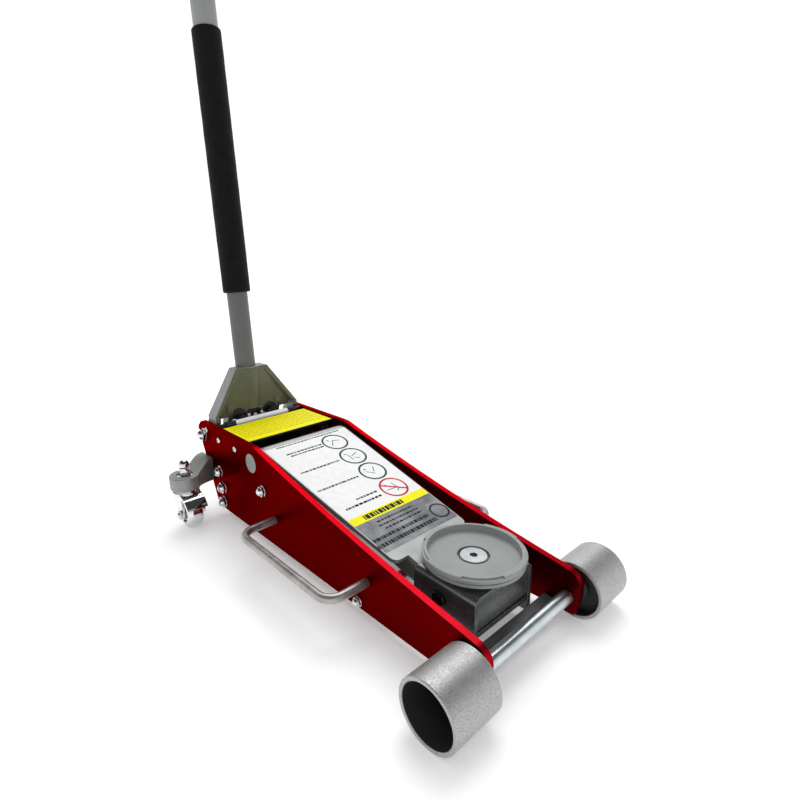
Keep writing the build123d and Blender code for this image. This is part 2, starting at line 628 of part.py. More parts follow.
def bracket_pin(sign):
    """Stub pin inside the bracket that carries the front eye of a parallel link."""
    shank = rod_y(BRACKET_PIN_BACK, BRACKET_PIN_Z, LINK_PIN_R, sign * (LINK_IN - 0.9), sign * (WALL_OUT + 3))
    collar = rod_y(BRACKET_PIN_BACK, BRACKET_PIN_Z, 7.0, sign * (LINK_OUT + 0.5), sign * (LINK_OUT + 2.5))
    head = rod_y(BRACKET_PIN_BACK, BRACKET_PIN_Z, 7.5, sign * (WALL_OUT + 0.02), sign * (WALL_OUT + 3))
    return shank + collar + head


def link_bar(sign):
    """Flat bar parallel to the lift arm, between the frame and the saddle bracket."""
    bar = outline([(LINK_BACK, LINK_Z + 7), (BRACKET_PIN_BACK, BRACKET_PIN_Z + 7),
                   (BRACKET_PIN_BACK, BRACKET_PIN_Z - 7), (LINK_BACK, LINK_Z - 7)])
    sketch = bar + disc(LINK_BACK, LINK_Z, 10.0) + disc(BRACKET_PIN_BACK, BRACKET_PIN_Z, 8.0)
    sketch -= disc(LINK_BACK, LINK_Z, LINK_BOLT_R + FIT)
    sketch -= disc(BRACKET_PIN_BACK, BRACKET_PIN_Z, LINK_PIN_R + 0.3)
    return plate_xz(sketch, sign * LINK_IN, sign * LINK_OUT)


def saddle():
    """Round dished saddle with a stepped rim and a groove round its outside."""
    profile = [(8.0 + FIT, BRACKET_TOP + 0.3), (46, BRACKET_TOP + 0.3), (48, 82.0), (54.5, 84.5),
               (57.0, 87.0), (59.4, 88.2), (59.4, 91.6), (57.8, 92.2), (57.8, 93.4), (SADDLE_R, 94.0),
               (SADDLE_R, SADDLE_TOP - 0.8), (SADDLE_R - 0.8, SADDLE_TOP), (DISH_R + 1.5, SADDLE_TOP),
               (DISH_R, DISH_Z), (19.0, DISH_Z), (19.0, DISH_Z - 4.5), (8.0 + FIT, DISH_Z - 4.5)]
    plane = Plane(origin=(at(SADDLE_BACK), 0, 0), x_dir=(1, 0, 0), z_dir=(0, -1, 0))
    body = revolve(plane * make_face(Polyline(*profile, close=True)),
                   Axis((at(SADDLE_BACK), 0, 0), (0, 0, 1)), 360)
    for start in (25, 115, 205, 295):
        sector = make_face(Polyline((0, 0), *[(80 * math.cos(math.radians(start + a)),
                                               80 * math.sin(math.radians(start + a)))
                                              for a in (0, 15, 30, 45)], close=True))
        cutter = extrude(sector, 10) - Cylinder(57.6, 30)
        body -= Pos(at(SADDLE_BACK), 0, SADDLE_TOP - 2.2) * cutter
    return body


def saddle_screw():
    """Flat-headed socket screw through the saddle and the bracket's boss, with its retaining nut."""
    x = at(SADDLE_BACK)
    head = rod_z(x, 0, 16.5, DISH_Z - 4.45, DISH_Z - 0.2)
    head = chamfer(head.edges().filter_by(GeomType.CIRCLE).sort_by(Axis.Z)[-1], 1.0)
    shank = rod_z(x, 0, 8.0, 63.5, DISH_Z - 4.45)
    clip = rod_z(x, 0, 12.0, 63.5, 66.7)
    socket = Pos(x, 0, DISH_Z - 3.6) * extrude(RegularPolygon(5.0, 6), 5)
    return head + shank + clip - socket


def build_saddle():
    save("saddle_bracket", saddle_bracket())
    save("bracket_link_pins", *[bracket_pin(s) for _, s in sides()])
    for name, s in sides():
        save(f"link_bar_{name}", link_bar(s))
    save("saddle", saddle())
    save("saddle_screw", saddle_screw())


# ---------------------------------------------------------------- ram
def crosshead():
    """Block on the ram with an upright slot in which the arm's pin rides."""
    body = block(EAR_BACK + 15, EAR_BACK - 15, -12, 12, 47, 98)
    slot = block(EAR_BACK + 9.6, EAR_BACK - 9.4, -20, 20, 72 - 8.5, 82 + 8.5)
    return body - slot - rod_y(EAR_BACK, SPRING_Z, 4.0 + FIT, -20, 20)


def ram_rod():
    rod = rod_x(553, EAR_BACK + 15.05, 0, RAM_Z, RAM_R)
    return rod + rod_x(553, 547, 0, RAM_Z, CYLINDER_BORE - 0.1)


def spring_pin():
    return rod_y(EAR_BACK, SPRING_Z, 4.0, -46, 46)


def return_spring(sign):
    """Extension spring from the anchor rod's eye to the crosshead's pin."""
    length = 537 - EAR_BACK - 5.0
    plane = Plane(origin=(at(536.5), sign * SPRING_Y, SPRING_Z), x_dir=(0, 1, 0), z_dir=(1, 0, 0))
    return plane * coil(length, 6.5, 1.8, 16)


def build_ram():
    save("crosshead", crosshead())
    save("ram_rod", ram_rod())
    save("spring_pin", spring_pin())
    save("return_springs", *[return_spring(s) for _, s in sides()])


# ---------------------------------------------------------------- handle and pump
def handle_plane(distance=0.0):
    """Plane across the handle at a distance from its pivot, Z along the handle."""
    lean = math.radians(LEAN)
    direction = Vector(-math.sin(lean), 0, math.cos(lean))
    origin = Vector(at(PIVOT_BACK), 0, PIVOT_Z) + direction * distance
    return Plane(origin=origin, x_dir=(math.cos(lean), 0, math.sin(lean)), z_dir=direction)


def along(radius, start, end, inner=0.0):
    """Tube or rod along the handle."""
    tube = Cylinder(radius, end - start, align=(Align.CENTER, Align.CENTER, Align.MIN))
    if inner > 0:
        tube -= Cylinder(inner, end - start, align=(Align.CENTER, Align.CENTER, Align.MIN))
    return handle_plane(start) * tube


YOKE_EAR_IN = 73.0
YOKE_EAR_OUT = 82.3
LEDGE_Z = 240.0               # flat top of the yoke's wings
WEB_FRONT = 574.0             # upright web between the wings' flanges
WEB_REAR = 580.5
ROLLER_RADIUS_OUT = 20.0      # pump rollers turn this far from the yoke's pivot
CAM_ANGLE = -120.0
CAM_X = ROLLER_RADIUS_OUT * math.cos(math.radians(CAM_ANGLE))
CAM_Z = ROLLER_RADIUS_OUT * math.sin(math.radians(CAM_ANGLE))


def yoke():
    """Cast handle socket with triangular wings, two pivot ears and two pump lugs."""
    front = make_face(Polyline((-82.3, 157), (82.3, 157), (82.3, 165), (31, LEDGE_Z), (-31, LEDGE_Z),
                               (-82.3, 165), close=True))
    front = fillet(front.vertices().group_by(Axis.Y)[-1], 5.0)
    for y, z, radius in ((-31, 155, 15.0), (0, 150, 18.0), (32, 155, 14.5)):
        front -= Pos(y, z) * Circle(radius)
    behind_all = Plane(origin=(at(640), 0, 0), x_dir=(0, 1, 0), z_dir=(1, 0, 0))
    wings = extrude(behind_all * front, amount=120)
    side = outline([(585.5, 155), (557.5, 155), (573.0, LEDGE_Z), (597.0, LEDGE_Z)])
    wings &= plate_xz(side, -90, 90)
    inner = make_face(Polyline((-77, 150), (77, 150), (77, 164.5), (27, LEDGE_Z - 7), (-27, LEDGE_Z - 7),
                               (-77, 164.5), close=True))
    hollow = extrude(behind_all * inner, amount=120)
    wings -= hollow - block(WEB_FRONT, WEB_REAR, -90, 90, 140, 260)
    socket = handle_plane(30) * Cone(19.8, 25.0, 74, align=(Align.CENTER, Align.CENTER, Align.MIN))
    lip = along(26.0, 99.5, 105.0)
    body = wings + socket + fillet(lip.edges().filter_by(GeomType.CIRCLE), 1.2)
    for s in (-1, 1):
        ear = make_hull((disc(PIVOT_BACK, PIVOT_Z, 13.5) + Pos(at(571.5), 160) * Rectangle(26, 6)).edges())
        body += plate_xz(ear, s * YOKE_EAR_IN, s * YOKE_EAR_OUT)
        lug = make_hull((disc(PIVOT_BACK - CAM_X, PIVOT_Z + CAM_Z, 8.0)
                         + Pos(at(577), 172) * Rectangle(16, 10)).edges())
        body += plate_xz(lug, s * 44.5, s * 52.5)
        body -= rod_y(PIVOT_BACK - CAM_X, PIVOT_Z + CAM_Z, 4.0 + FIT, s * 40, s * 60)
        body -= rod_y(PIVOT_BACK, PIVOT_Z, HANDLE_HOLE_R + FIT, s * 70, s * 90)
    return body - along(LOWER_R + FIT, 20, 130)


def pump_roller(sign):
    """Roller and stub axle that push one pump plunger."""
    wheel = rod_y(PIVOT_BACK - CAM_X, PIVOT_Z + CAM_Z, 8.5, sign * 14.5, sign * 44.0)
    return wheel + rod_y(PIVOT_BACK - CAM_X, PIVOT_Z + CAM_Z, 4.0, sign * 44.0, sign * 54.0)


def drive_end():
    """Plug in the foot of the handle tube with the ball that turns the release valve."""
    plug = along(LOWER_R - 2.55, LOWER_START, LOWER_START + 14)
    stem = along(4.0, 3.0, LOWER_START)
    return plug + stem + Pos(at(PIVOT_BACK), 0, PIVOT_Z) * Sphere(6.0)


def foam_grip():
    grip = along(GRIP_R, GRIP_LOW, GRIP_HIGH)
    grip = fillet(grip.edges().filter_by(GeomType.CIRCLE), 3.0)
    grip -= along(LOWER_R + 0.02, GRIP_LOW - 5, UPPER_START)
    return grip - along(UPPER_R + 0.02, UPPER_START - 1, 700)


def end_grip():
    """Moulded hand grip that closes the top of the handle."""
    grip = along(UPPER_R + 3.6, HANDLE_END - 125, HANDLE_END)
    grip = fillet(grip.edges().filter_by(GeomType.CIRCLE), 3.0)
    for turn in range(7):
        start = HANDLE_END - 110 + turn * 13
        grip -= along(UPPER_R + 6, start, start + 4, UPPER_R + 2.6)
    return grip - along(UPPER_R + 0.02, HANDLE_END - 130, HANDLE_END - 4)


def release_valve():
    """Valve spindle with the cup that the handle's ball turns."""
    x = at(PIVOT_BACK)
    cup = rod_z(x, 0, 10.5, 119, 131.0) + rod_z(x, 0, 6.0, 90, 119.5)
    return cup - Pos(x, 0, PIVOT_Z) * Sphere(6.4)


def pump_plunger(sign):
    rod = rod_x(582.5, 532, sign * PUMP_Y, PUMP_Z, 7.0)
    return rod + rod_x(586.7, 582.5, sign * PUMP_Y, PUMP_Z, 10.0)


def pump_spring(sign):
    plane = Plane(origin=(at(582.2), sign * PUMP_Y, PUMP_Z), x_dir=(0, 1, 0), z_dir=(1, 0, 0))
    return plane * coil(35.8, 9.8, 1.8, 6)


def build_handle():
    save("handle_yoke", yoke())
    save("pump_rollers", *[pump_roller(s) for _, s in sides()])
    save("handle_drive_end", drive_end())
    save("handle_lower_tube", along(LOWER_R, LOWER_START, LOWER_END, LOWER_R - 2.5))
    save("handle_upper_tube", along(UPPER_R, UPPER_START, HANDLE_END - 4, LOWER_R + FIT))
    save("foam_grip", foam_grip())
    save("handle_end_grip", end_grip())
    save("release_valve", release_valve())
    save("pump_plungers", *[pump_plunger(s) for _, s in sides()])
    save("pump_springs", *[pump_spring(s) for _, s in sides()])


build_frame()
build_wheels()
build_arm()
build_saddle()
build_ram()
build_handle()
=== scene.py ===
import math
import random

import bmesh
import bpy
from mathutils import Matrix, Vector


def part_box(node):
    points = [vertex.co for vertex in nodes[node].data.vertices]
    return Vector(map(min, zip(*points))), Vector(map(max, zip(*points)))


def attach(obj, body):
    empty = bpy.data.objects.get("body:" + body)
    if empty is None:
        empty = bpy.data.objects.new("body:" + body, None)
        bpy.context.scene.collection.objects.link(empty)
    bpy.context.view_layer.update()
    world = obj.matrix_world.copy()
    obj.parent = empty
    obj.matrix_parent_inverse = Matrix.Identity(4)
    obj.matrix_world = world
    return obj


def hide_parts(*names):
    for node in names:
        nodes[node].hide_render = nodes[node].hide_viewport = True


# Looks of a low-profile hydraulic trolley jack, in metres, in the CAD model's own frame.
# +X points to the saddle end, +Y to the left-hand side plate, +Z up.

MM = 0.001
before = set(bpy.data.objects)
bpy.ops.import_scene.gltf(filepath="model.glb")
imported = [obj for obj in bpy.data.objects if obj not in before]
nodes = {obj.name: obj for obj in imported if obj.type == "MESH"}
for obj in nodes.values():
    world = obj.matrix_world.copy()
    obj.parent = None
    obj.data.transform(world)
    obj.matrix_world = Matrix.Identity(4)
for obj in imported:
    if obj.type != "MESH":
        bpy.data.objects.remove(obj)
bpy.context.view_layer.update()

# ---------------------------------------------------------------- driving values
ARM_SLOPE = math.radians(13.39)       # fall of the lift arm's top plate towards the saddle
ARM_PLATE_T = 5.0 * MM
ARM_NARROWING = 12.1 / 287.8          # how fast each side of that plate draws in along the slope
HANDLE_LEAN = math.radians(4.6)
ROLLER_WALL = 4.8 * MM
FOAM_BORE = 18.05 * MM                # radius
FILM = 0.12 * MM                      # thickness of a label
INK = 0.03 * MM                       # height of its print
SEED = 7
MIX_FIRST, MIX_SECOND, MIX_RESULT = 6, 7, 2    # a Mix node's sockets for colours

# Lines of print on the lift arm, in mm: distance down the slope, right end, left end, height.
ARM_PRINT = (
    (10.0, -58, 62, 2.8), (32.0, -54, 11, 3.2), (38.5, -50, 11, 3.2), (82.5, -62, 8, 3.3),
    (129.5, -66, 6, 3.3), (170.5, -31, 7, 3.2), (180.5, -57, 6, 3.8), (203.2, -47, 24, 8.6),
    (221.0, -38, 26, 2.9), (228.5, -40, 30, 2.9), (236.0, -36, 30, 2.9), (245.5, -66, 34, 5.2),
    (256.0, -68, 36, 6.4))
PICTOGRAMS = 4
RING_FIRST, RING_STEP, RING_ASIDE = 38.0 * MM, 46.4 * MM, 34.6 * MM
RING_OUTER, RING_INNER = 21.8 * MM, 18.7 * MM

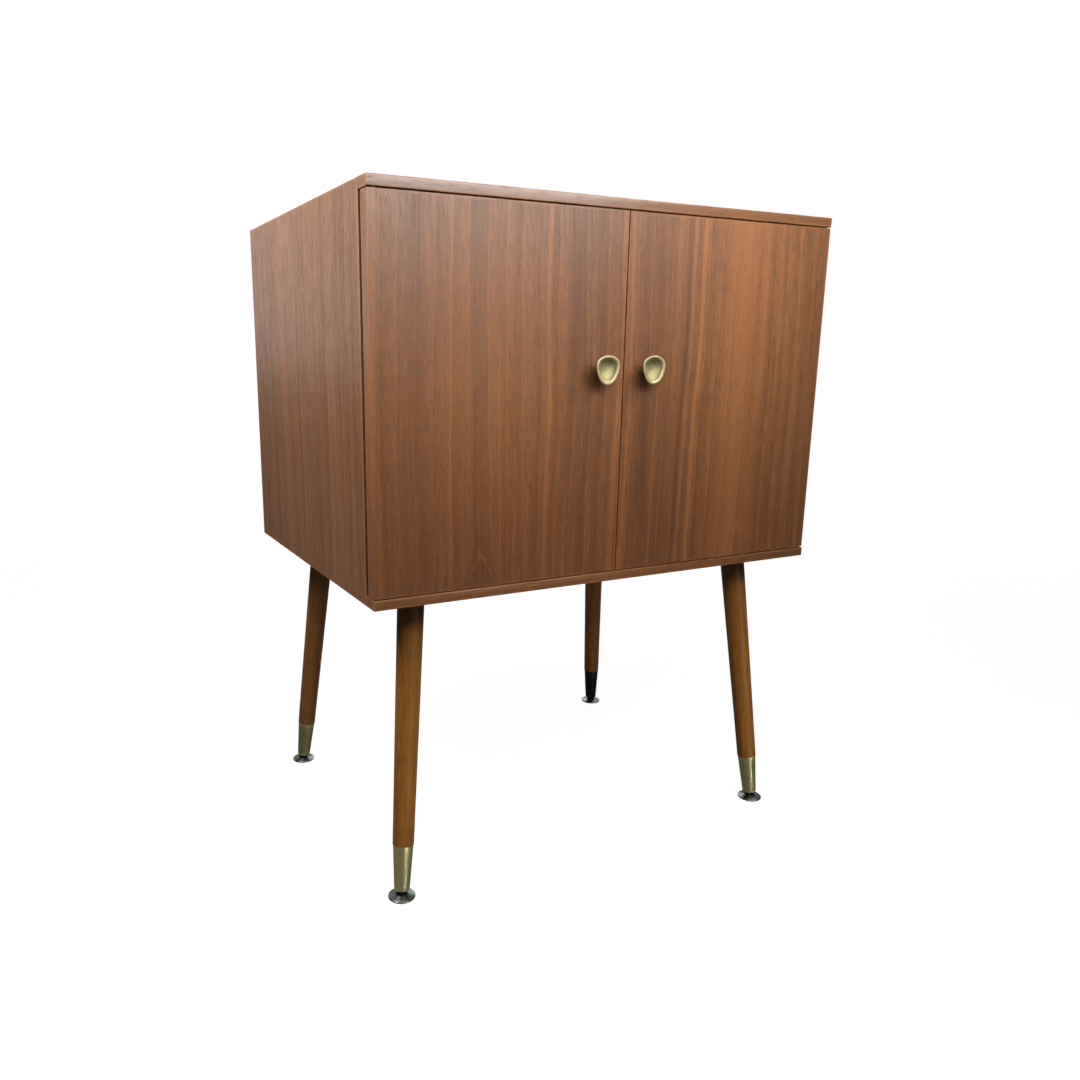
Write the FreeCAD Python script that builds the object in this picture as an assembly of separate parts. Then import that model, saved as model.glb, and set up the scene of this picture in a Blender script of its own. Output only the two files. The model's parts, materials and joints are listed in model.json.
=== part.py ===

_WRITTEN REQUEST_.
Reproduce only the lines from the one containing "LOWER_R - 2.5))" through the one containing "zip(*points))), Vector(map(max, zip(*points)))", inclusive of both.

_ANSWER_.
    save("handle_lower_tube", along(LOWER_R, LOWER_START, LOWER_END, LOWER_R - 2.5))
    save("handle_upper_tube", along(UPPER_R, UPPER_START, HANDLE_END - 4, LOWER_R + FIT))
    save("foam_grip", foam_grip())
    save("handle_end_grip", end_grip())
    save("release_valve", release_valve())
    save("pump_plungers", *[pump_plunger(s) for _, s in sides()])
    save("pump_springs", *[pump_spring(s) for _, s in sides()])


build_frame()
build_wheels()
build_arm()
build_saddle()
build_ram()
build_handle()
=== scene.py ===
import math
import random

import bmesh
import bpy
from mathutils import Matrix, Vector


def part_box(node):
    points = [vertex.co for vertex in nodes[node].data.vertices]
    return Vector(map(min, zip(*points))), Vector(map(max, zip(*points)))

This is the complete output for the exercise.